I don’t think is quite as hard and fast as you think it is. My father moved to the US from the UK when he was 17. He now speaks with a slight New Jersey accent, but there are -no- traces of a British accent, aside from an occasional odd word choice (referring the sidewalk as the pavement being one of them). Even with these British word choices, however, he still uses American vowel sounds and stresses.
For what it’s worth, he did make a conscious effort to lose his English accent when he joined the USAF.
At 18 my mum moved from Ireland to Yorkshire with her 16 year old sister and mum. This was the 70s and because of the racism she changed her accent as soon as she was able to.
My mum and aunty now both have Yorkshire accents. Oddly, my mum can not now even fake an Irish accent. My Grandma however still has a very Irish accent.
Peter Jennings picked up a bit of an accent in London when he was the foreign correspondent for ABC Nightly News, before he got the anchor chair.
Slithy Tove writes:
> So would would Madonna’s likelehood of acquiring a legitimate English accent
> be accelerated or hindered by the one she deliberately affected the day she got
> off the plane?
Madonna’s accent is far weirder than that. She started speaking that way several years before she moved to the U.K. It has never sounded like a real British accent. It sounds like she has been taking elocution lessons from an insane elocutionist. Nobody understands where that accent came from.
It’s hard to make any kind of generalization. My grandparents, who came to the U.S. in their early 20s, were still speaking with thick, native accents 70 years later. My father, who grew up in Chicago, lost his accent completely when we moved to Texas (he didbn’t sound like either a Texan or a Chicagoan), but regained it when he moved back to Chicago. When I lived a mere 175 miles from here, my friends from up here thought I sounded like I was from down there, while my friends down there thought I sounded like I was from up here. And my adult children sound like they were born and raised here (which they were), while my wife and I don’t.
Hell, it can differ from New Jersey to Pennsylvania; I recall at some point in college trying to illustrate to Pennsylvania friends the difference between north New Jersey pronunciations of “Mary” and “Marry”, and they just could not hear it. I was surprised, they were surprised, it was all in all quite surprising.

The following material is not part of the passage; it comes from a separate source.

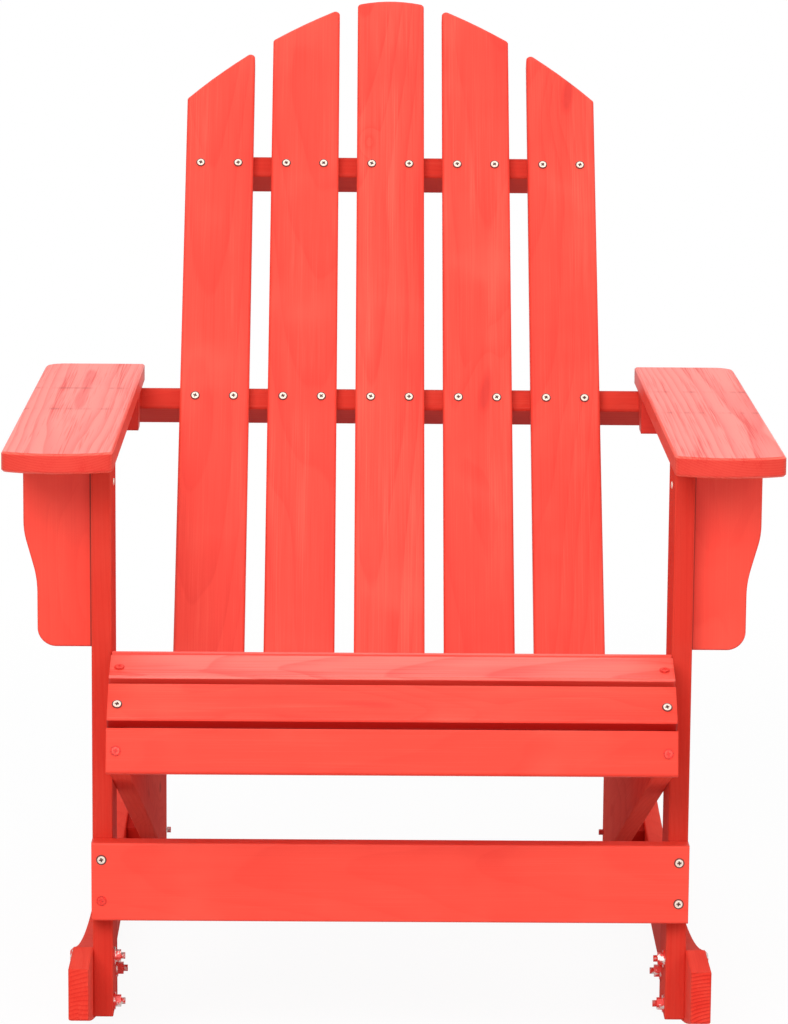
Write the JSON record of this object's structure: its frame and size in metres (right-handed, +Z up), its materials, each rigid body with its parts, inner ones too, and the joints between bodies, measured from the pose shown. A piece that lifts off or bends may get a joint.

Seriously…that one’s always puzzled me (I’m from Altoona, PA). I can’t distinguish Mary, marry and merry at all. We say them all exactly the same as far as I can tell.
Likewise in Cleveland, Ohio. But I know longtime New Englanders who say each slightly differently.
Here’s the gist of it:
We say “Mary” about the same way you probably say all three. [This would actually be the trickiest one to describe. We might think of this as the vowel in “bait”, but it’s actually a diphthong which starts with the vowel in “bet” and then centralizes]
We say “Marry” using the vowel in “bat”.
We say “Merry” using the vowel in “bet”.
Well, I suppose, depending on where you’re from, the way you say all three might be more like the way we say “merry” (with the vowel in “bet”, straight-up). At any rate, I’m no expert, but that’s my understanding of the situation.
But why, given the choice, go Canadian? Here he was, making a new start, and he defaulted to a bland CBC-Toronto?
My own accent varies by who I’m talking to. A 1950-60s childhood in Minnesota, Chicago, and Virginia left me with not knowing what I sound like, and as late as the 80s people could not place my “normal” accent. I think it is now Pretentious Midwesterner, but when I’m down south it starts heading into Pretentious Virginian, and NOBODY is as pretentious as Virginians.
What surprises me is how much the accents of Europeans have changed since WWII. At the bus station Mom and Pop, who had moved to Rockford, IL, in the early 50s, met their kids fresh over from the Old Country. Dad and Mom sounded like Ole and Lena while the kids sounded like Generic Western Europeans–and this was 35 years ago. I used to speak some German but the modern accents and vocabulary have me flummoxed but I saw a movie set in 1920, when my teacher would’ve been a kid, a while back in which the female lead HAD to be from Dusseldorf like my teacher because she was the first German person I’d understood in years, but she was from LA and had apparently studied under someone who REALLY knew their German accents from before WWII. Modern Europeans? Hell, I can’t place their COUNTRIES, much less their cities.
Fifty-four posts and nobody has mentioned the archetypal transatlantic accent, Loyd Grossman? (YouTube link)
That sound is apparently what you get when you take a Boston accent and transplant it to the UK for 30-odd years.
He’s the archetype? Not Cary Grant or Alistair Cooke?
The poor woman!
Did it stop at just the accent?(Though thats bad enough)or did she start wiping her nose on her sleeve,looking for things to eat in dustbins and asking people from southern England if they had any spare change?
Yeah, people from the Manchester area sure are such filthy beggars. And the one good thing about the way they speak is that it lets us identify them upfront…
I had a similar experience with those silly Western Pennsylvanians and their bizarre belief that the names “Don” and “Dawn” sound the same.
Oh Og. Don’t get me started on Newcastle. I want to punch them in the face when they start talking and kick them out of my shop.
I just feel sorry for Mancs, and I’ll let them in my shop so long as they keep their shirts on.